====== EXCERPTED RECORDS ======

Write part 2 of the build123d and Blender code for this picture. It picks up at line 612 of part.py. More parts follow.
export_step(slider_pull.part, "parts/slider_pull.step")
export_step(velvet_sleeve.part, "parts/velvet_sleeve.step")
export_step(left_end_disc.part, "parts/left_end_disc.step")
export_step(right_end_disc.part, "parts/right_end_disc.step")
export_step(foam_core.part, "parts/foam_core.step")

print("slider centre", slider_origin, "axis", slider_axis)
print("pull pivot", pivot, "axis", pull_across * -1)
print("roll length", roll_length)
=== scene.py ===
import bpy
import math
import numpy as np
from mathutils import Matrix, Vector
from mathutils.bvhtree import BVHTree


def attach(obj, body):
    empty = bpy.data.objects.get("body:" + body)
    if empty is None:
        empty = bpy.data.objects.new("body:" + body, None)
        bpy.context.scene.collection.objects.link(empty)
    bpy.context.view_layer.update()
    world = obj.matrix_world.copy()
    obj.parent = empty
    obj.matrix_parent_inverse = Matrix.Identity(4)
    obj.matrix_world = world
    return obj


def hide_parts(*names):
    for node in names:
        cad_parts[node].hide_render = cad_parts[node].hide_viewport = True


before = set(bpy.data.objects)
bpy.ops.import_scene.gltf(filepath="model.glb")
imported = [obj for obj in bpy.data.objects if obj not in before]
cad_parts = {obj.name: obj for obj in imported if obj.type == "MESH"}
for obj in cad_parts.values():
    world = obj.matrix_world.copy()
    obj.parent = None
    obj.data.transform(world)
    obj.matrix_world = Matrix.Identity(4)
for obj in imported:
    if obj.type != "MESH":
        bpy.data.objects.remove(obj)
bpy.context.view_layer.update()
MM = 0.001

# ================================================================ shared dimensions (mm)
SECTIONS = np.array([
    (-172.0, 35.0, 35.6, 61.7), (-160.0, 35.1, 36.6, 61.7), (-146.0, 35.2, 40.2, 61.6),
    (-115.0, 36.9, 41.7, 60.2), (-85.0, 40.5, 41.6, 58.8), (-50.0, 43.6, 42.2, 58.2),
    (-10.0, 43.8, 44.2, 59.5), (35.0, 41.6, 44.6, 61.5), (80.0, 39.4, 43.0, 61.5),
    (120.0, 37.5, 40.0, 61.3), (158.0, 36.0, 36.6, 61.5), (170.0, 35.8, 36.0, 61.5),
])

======
====== EXCERPTED RECORDS ======

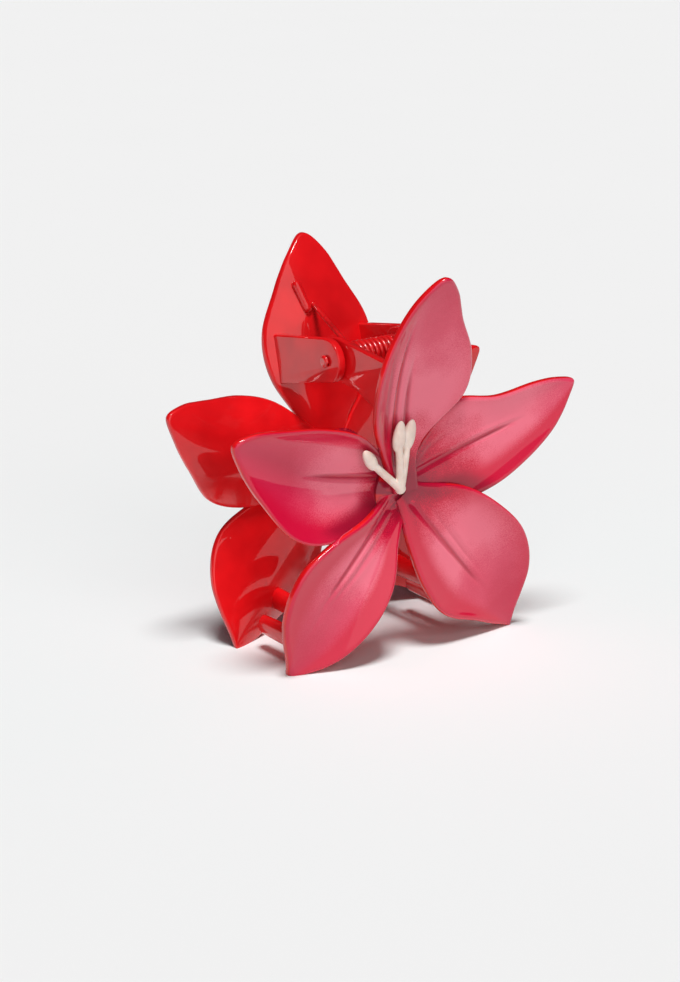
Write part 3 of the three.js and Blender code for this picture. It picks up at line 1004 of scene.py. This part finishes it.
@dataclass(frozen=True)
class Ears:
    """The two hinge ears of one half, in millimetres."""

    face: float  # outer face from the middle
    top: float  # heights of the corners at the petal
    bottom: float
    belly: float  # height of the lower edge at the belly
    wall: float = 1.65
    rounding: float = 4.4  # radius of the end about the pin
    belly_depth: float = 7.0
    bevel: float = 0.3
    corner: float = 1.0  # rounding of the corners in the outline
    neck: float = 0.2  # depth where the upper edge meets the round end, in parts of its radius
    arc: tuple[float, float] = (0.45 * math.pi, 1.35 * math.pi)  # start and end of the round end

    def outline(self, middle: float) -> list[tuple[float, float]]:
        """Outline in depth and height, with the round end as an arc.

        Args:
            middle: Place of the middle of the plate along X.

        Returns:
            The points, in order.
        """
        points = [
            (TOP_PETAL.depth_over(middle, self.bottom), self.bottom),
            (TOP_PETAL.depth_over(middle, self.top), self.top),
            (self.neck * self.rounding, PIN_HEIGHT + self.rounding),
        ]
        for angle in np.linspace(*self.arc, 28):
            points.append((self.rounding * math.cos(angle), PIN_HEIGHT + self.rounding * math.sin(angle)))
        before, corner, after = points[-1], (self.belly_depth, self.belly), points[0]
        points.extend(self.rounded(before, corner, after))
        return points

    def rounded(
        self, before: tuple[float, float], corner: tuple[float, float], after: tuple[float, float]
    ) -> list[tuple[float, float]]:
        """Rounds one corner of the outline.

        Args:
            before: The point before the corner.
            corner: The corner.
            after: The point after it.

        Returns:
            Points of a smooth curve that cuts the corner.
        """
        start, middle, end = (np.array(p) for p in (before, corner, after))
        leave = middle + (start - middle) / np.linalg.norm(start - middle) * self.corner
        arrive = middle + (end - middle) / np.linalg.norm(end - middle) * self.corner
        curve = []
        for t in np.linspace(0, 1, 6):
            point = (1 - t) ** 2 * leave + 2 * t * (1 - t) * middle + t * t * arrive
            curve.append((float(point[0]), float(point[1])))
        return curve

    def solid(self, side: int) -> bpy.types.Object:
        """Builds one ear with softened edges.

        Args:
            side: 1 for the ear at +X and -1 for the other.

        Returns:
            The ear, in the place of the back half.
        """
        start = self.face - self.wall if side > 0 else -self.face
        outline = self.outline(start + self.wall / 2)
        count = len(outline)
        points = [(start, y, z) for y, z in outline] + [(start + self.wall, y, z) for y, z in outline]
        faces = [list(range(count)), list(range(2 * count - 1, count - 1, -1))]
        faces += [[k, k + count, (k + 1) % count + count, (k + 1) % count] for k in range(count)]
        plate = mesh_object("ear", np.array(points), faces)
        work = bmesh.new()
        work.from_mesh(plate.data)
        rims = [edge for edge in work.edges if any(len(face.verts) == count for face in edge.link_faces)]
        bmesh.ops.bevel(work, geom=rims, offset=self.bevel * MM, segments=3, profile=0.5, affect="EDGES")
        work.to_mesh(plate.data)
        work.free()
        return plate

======
====== EXCERPTED RECORDS ======

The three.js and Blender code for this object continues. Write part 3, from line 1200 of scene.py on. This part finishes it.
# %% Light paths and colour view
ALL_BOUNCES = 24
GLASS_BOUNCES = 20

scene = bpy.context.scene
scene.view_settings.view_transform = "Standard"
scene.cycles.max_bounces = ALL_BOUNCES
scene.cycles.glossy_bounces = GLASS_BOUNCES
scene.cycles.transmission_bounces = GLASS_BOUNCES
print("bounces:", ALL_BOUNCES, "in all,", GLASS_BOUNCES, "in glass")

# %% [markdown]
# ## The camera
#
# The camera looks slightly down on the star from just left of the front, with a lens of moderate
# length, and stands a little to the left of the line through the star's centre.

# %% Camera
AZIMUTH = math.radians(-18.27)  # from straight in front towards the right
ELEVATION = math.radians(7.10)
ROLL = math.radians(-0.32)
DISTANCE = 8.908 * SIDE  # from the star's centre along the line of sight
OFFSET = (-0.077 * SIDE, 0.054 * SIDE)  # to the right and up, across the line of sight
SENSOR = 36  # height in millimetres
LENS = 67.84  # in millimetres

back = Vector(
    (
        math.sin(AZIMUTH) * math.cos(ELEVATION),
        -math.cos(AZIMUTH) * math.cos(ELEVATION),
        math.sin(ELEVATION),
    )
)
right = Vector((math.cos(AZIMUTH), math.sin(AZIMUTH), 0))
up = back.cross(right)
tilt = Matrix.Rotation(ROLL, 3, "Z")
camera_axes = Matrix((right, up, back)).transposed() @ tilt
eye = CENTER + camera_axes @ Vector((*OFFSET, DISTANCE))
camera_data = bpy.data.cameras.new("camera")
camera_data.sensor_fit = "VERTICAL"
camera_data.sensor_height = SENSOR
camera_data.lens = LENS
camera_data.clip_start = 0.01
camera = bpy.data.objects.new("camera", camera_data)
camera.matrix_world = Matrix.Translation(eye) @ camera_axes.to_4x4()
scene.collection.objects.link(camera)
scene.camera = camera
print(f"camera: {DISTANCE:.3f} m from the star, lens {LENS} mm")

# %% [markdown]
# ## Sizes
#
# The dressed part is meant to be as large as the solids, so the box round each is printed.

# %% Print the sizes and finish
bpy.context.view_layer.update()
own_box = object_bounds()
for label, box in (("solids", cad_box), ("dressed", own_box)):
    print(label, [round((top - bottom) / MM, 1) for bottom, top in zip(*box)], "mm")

======

### [SHORT PROBLEM]
Reproduce verbatim only the segment of the listing bounded by the line containing "Write part 3 of" and the line containing "two hinge ears", with both boundary lines included.

### [ANSWER TO THIS PROBLEM]
Write part 3 of the three.js and Blender code for this picture. It picks up at line 1004 of scene.py. This part finishes it.
@dataclass(frozen=True)
class Ears:
    """The two hinge ears of one half, in millimetres."""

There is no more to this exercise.